Lebanon’s finance and technology ministers met representatives from Visa last week to discuss a proposed unified national digital payment platform for government services, according to a readout from the Ministry of Finance.

The meeting brought together Finance Minister Yassin Jaber, Minister of State for Technology and Artificial Intelligence Kamal Shehadeh, a Visa delegation, and experts from both ministries. Discussion focused on whether Lebanon could establish a single platform through which citizens and institutions would pay taxes, fees, fines and other official transactions electronically, using mobile phones and other digital channels.

The Visa delegation presented examples from countries that have adopted unified government payment platforms, including the United Arab Emirates, Singapore, Estonia and Jordan. According to the readout, the examples were presented as having increased collection rates and expanded financial inclusion.

Talks covered settlement mechanisms, direct transfer to the treasury account, financial reconciliation, risk management, cybersecurity, fees, and an operational model that would involve the private sector.

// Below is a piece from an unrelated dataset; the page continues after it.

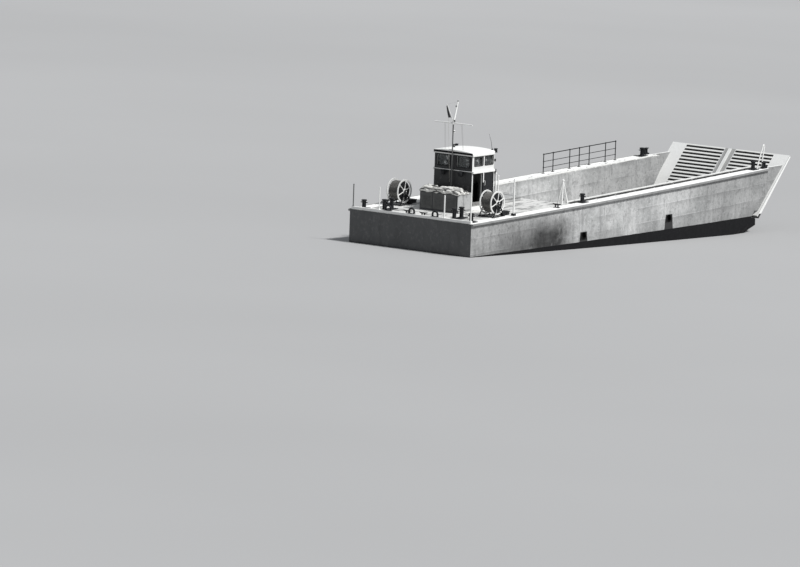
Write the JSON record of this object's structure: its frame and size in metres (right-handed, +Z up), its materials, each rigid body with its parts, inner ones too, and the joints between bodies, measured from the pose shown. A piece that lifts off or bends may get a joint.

The parties agreed to continue technical and institutional consultations, prepare a comparative study, and develop an implementation roadmap before any decision on adopting a model for Lebanon.

Jaber said the Ministry of Finance had already enabled citizens to pay using credit cards and e-wallets through transfer companies, but described the proposed platform as a further step. He framed the development of electronic payment and collection systems as a priority within the ministry’s modernization plan.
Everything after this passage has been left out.